» YOUR OBJECTIVE
Your task is to repeat only the lines from the one with "function part(name, geometry, color, roughness)" through the one with "shown = obj.evaluated_get(depsgraph)", exactly as they stand, both ends included.

+ + + + + + +

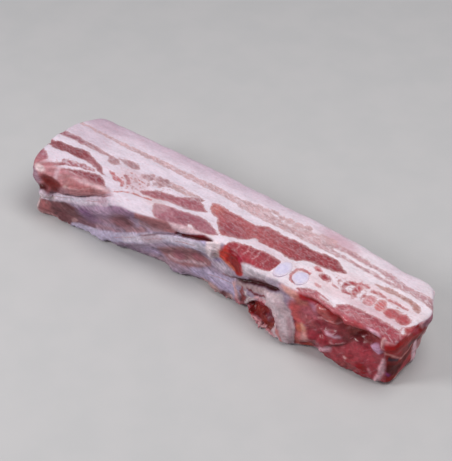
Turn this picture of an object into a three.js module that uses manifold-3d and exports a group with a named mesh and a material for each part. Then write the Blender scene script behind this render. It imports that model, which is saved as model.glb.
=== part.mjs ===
// A bone-in strip of raw pork belly, lying on one cut face. Millimetres, +Z up.
// +X runs along the strip, -Y is the bone side with its rib ridges, +Y is the rind side.
// The upper cut face shows the layers, and two rib cartilages run through the meat from cut to cut.
import * as THREE from "three";
import { mergeVertices } from "three/addons/utils/BufferGeometryUtils.js";
import Module from "manifold-3d";

// Driving dimensions.
const LENGTH = 360;
const HEIGHT = 50;
const HALF_THICKNESS = 39; // nominal, from the rind to the bone side
const EDGE_RADIUS = 3;
const RIB_SLOPE = 0.38; // the rib ridges climb this much for each unit along the strip
const RIB_FADE = 12; // half the length over which a ridge dies away at its end
const FIT_GAP = 0.4; // between a cartilage and the meat round it

// Grid of the slab: steps along, across and up.
const STEPS_ALONG = 72;
const STEPS_ACROSS = 11;
const STEPS_UP = 13;
const EDGE_CROWDING = 0.45; // 0 spaces the grid evenly, 1 crowds it at the edges

const MEAT_COLOUR = 0xc98f8d;
const CARTILAGE_COLOUR = 0xe6dfea;

const { clamp, lerp, smoothstep } = THREE.MathUtils;
const bell = (distance, width) => Math.exp(-((distance / width) ** 2));

// How far a point of a face lies from the segment between two other points of it.
function fromSegment(x, z, start, end) {
  const [dx, dz] = [end[0] - start[0], end[1] - start[1]];
  const share = clamp(((x - start[0]) * dx + (z - start[1]) * dz) / (dx * dx + dz * dz), 0, 1);
  return Math.hypot(x - start[0] - share * dx, z - start[1] - share * dz);
}

// A groove or ridge along a segment: height out of the face, positive outwards.
const crease = (x, z, start, end, width, height) => height * bell(fromSegment(x, z, start, end), width);

// The same, parallel to the ribs through one point, and faded out beyond its two ends.
function alongRib(x, z, through, [first, last], width, height) {
  const line = through[1] + RIB_SLOPE * (x - through[0]);
  const starts = smoothstep(x, first - RIB_FADE, first + RIB_FADE);
  const stops = smoothstep(x, last - RIB_FADE, last + RIB_FADE);
  return height * starts * (1 - stops) * bell(z - line, width);
}

// Relief of the bone side at (x, z), positive outwards.
function boneRelief(x, z) {
  const ribs =
    alongRib(x, z, [-130, 52], [-190, -95], 10, 4) + // muscle roll under the upper edge
    alongRib(x, z, [-130, 38], [-195, -85], 6.5, -4.5) + // fold below that roll
    alongRib(x, z, [-130, 27], [-190, -50], 7.5, 4) + // first rib
    alongRib(x, z, [-60, 37], [-120, -20], 9, -2.5) + // hollow between the ribs
    alongRib(x, z, [-25, 43], [-60, 8], 6.5, -4) + // fold under the loose flap
    alongRib(x, z, [-40, 27], [-115, 10], 7.5, 4.5) + // second rib
    alongRib(x, z, [-10, 26], [-50, 20], 9, -2.5) + // next hollow
    alongRib(x, z, [20, 20], [-10, 30], 8, 2.5); // third rib
  const pocket =
    -8 * bell(Math.hypot((x - 58) / 14, (z - 13) / 11) ** 1.6, 1) +
    crease(x, z, [44, 37], [70, 43], 6, -5) + // slit above the pocket
    crease(x, z, [74, 34], [86, 0], 7, 2.5); // fat band beside the pocket
  const lean =
    crease(x, z, [100, 40], [158, 38], 8, -4.5) + // hollow under the upper lip
    crease(x, z, [96, 16], [114, 8], 9, 1.5) +
    crease(x, z, [140, 18], [156, 12], 11, 1.5);
  return ribs + pocket + lean + 0.6 * Math.sin(x / 9 + z / 7) * Math.sin(z / 9 - x / 23);
}

// Outlines of the slab seen from above: the bone side and the rind side, at height z.
function boneSide(x, z) {
  const top = -33.5 + 9 * bell(x - 7, 28) - 2.5 * smoothstep(-x, 120, 180);
  const foot =
    -40.5 + 16 * smoothstep(x, -178, 12) - 19 * smoothstep(x, 26, 62) + 12 * smoothstep(x, 96, 182);
  return lerp(foot, top, z / HEIGHT);
}

function rindSide(x, z) {
  const top = 44.8 - 3.2 * smoothstep(x, -60, 80) - 11 * smoothstep(x, 60, 190) + 0.8 * bell(x - 30, 50) * Math.sin((x + 3) / 7);
  const inset = 8 + 10 * smoothstep(x, 60, 175);
  const depth = 1 - z / HEIGHT;
  return top - inset * depth ** 1.3 + 2 * Math.sin(Math.PI * depth);
}

// The upper cut face: flat but for slow waves, and falling off towards the bone side.
function topFace(x, y) {
  const fall =
    3 +
    5 * (1 - smoothstep(x, -105, -88)) +
    7 * smoothstep(x, 8, 18) * (1 - smoothstep(x, 42, 54));
  const shoulder = smoothstep(-y, 19, 38);
  return HEIGHT + 0.6 * Math.sin(x / 31) * Math.cos(y / 19) - fall * shoulder;
}

// How far each end stops short of the full length, across the width (-1 to 1) and at height z.
function farEnd(across, y, z) {
  const corner = across > 0 ? 14 * across ** 3 : 8 * Math.abs(across) ** 1.5;
  const notch = 4 * bell(z - 60 - y, 7) + 5 * bell(z - 25, 7) * smoothstep(-y, 20, 38);
  return corner + notch + 2 * (1 - z / HEIGHT);
}

function nearEnd(across, y, z) {
  const corner = across > 0 ? 15 * across ** 4 : 5 * across ** 6;
  return corner + 7 * (1 - z / HEIGHT) + 2 * bell(z - 27, 8) * smoothstep(-y, -10, 20);
}

// The point of the slab that a point on the surface of the cube from -1 to 1 stands for.
function slabPoint(cube) {
  const half = new THREE.Vector3(LENGTH / 2, HALF_THICKNESS, HEIGHT / 2);
  const flat = cube.clone().multiply(half);
  const inner = half.clone().subScalar(EDGE_RADIUS);
  const core = flat.clone().clamp(inner.clone().negate(), inner);
  const rounded = flat.sub(core).setLength(EDGE_RADIUS).add(core);

  const across = rounded.y / HALF_THICKNESS;
  const z = rounded.z + HEIGHT / 2;
  const skin = smoothstep(-across, 0.35, 1);
  const y =
    lerp(boneSide(rounded.x, z), rindSide(rounded.x, z), (across + 1) / 2) -
    skin * boneRelief(rounded.x, z);
  const endward = Math.abs(rounded.x) / (LENGTH / 2);
  const short = smoothstep(endward, 0.84, 1) * (rounded.x > 0 ? nearEnd : farEnd)(across, y, z);
  const x = rounded.x - Math.sign(rounded.x) * short;
  return new THREE.Vector3(x, y, (z / HEIGHT) * topFace(x, y));
}

const crowded = (t) => lerp(t, Math.sin((t * Math.PI) / 2), EDGE_CROWDING);

function slabGeometry() {
  const cube = new THREE.BoxGeometry(2, 2, 2, STEPS_ALONG, STEPS_ACROSS, STEPS_UP);
  const position = cube.attributes.position;
  const point = new THREE.Vector3();
  for (let i = 0; i < position.count; i += 1) {
    point.fromBufferAttribute(position, i);
    point.set(point.x, crowded(point.y), crowded(point.z));
    position.setXYZ(i, ...slabPoint(point).toArray());
  }
  return cube;
}

// A rib cartilage: an oval rod that leans along the strip, waisted halfway down. grow widens it.
function cartilageGeometry({ top, foot, radii }, grow, low, high) {
  const sides = 16;
  const rings = 5;
  const rod = new THREE.CylinderGeometry(1, 1, 1, sides, rings).rotateX(Math.PI / 2);
  const position = rod.attributes.position;
  for (let i = 0; i < position.count; i += 1) {
    const share = position.getZ(i) + 0.5;
    const z = lerp(low, high, share);
    const up = z / HEIGHT;
    const angle = Math.atan2(position.getY(i), position.getX(i));
    const size = Math.hypot(position.getX(i), position.getY(i)) * (1 + 0.07 * Math.sin(2 * angle + top[0]));
    const waist = 1 - 0.12 * Math.sin(Math.PI * up);
    const x = lerp(foot[0], top[0], up) + Math.cos(angle) * size * (radii[0] * waist + grow);
    const y = lerp(foot[1], top[1], up) + Math.sin(angle) * size * (radii[1] * waist + grow);
    position.setXYZ(i, x, y, z);
  }
  return rod;
}

const CARTILAGES = {
  rib_cartilage_1: { top: [67.5, -19], foot: [80, -25], radii: [5.6, 8.4] },
  rib_cartilage_2: { top: [83.5, -19], foot: [97, -24], radii: [5.4, 7.4] },
};
const CARTILAGE_FOOT = 0.6; // its lower end stays this far above the face that the slab rests on
const CARTILAGE_TOP = HEIGHT + 0.3;

const wasm = await Module();
wasm.setup();

function solid(geometry) {
  const bare = new THREE.BufferGeometry()
    .setAttribute("position", geometry.getAttribute("position"))
    .setIndex(geometry.index);
  const merged = mergeVertices(bare, 1e-4);
  return new wasm.Manifold(
    new wasm.Mesh({
      numProp: 3,
      vertProperties: merged.attributes.position.array,
      triVerts: new Uint32Array(merged.index.array),
    }),
  );
}

function geometryOf(manifold) {
  const made = manifold.getMesh();
  return new THREE.BufferGeometry()
    .setAttribute("position", new THREE.BufferAttribute(made.vertProperties, 3))
    .setIndex(new THREE.BufferAttribute(made.triVerts, 1));
}

function part(name, geometry, color, roughness) {
  const material = new THREE.MeshStandardMaterial({ color, roughness, metalness: 0 });
  const mesh = new THREE.Mesh(geometry, material);
  mesh.name = name;
  return mesh;
}

const strip = new THREE.Group();
let meat = solid(slabGeometry());
for (const [name, rib] of Object.entries(CARTILAGES)) {
  meat = meat.subtract(solid(cartilageGeometry(rib, FIT_GAP, -5, HEIGHT + 5)));
  const rod = cartilageGeometry(rib, 0, CARTILAGE_FOOT, CARTILAGE_TOP);
  strip.add(part(name, rod, CARTILAGE_COLOUR, 0.35));
}
strip.add(part("belly_slab", geometryOf(meat), MEAT_COLOUR, 0.45));

// The origin is the middle of the box round the strip, at the height of the face that it rests on.
const box = new THREE.Box3().setFromObject(strip);
const middle = box.getCenter(new THREE.Vector3());
strip.position.set(-middle.x, -middle.y, -box.min.z);

export default strip;
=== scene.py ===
"""Looks of a raw bone-in pork belly strip: fat and lean layers, bone side membrane, rind and cartilages."""

import math

import bmesh
import bpy
import numpy as np
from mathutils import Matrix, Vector


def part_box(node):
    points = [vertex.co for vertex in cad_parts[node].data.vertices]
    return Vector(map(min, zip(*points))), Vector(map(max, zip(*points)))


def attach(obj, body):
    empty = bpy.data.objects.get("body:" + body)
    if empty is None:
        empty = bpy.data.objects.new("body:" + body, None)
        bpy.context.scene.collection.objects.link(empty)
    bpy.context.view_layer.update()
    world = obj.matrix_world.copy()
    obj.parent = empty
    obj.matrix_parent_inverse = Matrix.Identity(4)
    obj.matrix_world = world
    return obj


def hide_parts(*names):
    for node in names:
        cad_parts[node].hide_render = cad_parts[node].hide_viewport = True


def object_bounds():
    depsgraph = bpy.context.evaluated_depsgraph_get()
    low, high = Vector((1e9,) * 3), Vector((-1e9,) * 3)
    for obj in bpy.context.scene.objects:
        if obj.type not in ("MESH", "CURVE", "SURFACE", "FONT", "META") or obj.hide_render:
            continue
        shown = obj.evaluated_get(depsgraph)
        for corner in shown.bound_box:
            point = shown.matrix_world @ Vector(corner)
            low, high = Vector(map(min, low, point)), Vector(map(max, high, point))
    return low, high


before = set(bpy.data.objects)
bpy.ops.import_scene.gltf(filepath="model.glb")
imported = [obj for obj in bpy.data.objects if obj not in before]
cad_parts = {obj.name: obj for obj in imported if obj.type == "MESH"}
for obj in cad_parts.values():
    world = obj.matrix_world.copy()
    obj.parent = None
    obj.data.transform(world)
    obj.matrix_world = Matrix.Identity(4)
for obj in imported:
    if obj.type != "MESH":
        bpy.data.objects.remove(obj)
cad_low, cad_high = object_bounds()

MM = 0.001
SLAB_HIGH = np.array(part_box("belly_slab")[1]) / MM
TOP = SLAB_HIGH[2] - 0.6  # height of the upper cut face, in mm

# The layout: every mark on the slab has its place in millimetres on one of three planes, read along one
# slanting line, so that a mark close to an edge lands on whatever surface curves away there.
LAYOUT_ZERO = 2.5  # where the layout's zero lies along the strip, from the middle
SLANT = np.array([0.452, -0.600, 0.660])
BONE_PLANE = -34.0
END_PLANE = 172.0

VOXEL = 1.05  # mesh step of the slab, in mm
SMOOTHING_STEPS = 30

# Gloss washes the colours of the upright faces out by about this much, so their pigments are deeper.
SIDE_VEIL = 0.02
SIDE_GAIN = 0.86

RIB_SLOPE = 0.38  # the folds along the ribs climb this much for each unit along the strip
RIB_FADE = 10  # half the length over which such a fold dies away at its end
NEAR_CORNER = 168  # where along the strip the bone side ends at its foot, in mm
CORNER_LEAN = 0.1  # how much sooner it ends for each mm of height


# ---------------------------------------------------------------- shapes on a plane, as depths in mm

def smooth(low, high, value):
    t = np.clip((value - low) / (high - low), 0, 1)
    return t * t * (3 - 2 * t)


def curve(x, keys):
    """A curve through (x, value) keys that never overshoots them."""
    key_x, key_y = np.array(keys, float).T
    slope = np.diff(key_y) / np.diff(key_x)
    tangent = np.concatenate(([slope[0]], np.zeros(len(slope) - 1), [slope[-1]]))
    same_way = slope[1:] * slope[:-1] > 0
    mean = 2 * slope[1:] * slope[:-1] / np.where(same_way, slope[1:] + slope[:-1], 1)
    tangent[1:-1] = np.where(same_way, mean, 0)
    i = np.clip(np.searchsorted(key_x, x) - 1, 0, len(slope) - 1)
    width = key_x[i + 1] - key_x[i]
    t = np.clip((x - key_x[i]) / width, 0, 1)
    start, end = (1 + 2 * t) * (1 - t) ** 2, t * t * (3 - 2 * t)
    bend = t * (1 - t) ** 2 * tangent[i] - t * t * (1 - t) * tangent[i + 1]
    return start * key_y[i] + end * key_y[i + 1] + bend * width


def band(x, y, low, high, ends=2.0):
    """Depth inside a layer between a lower and an upper edge, each through (x, y) keys."""
    floor, ceiling = curve(x, low), curve(x, high)
    floor_slope = (curve(x + 1, low) - curve(x - 1, low)) / 2
    ceiling_slope = (curve(x + 1, high) - curve(x - 1, high)) / 2
    inside = np.minimum((y - floor) / np.hypot(1, floor_slope), (ceiling - y) / np.hypot(1, ceiling_slope))
    first, last = max(low[0][0], high[0][0]), min(low[-1][0], high[-1][0])
    return np.minimum(inside, ends * np.minimum(x - first, last - x))


def blob(x, y, centre, radii, turn=0.0):
    """Depth inside an ellipse turned by some degrees."""
    c, s = math.cos(math.radians(turn)), math.sin(math.radians(turn))
    across = ((x - centre[0]) * c + (y - centre[1]) * s) / radii[0]
    up = ((y - centre[1]) * c - (x - centre[0]) * s) / radii[1]
    return (1 - np.hypot(across, up)) * min(radii)


def line(x, y, points, width):
    """Depth inside a line of that full width."""
    nearest = np.full(np.shape(x), 1e9)
    for (ax, ay), (bx, by) in zip(points[:-1], points[1:]):
        dx, dy = bx - ax, by - ay
        t = np.clip(((x - ax) * dx + (y - ay) * dy) / (dx * dx + dy * dy), 0, 1)
        nearest = np.minimum(nearest, np.hypot(x - ax - t * dx, y - ay - t * dy))
    return width / 2 - nearest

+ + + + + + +

» ANSWER TO THE PROBLEM
function part(name, geometry, color, roughness) {
  const material = new THREE.MeshStandardMaterial({ color, roughness, metalness: 0 });
  const mesh = new THREE.Mesh(geometry, material);
  mesh.name = name;
  return mesh;
}

const strip = new THREE.Group();
let meat = solid(slabGeometry());
for (const [name, rib] of Object.entries(CARTILAGES)) {
  meat = meat.subtract(solid(cartilageGeometry(rib, FIT_GAP, -5, HEIGHT + 5)));
  const rod = cartilageGeometry(rib, 0, CARTILAGE_FOOT, CARTILAGE_TOP);
  strip.add(part(name, rod, CARTILAGE_COLOUR, 0.35));
}
strip.add(part("belly_slab", geometryOf(meat), MEAT_COLOUR, 0.45));

// The origin is the middle of the box round the strip, at the height of the face that it rests on.
const box = new THREE.Box3().setFromObject(strip);
const middle = box.getCenter(new THREE.Vector3());
strip.position.set(-middle.x, -middle.y, -box.min.z);

export default strip;
=== scene.py ===
"""Looks of a raw bone-in pork belly strip: fat and lean layers, bone side membrane, rind and cartilages."""

import math

import bmesh
import bpy
import numpy as np
from mathutils import Matrix, Vector


def part_box(node):
    points = [vertex.co for vertex in cad_parts[node].data.vertices]
    return Vector(map(min, zip(*points))), Vector(map(max, zip(*points)))


def attach(obj, body):
    empty = bpy.data.objects.get("body:" + body)
    if empty is None:
        empty = bpy.data.objects.new("body:" + body, None)
        bpy.context.scene.collection.objects.link(empty)
    bpy.context.view_layer.update()
    world = obj.matrix_world.copy()
    obj.parent = empty
    obj.matrix_parent_inverse = Matrix.Identity(4)
    obj.matrix_world = world
    return obj


def hide_parts(*names):
    for node in names:
        cad_parts[node].hide_render = cad_parts[node].hide_viewport = True


def object_bounds():
    depsgraph = bpy.context.evaluated_depsgraph_get()
    low, high = Vector((1e9,) * 3), Vector((-1e9,) * 3)
    for obj in bpy.context.scene.objects:
        if obj.type not in ("MESH", "CURVE", "SURFACE", "FONT", "META") or obj.hide_render:
            continue
        shown = obj.evaluated_get(depsgraph)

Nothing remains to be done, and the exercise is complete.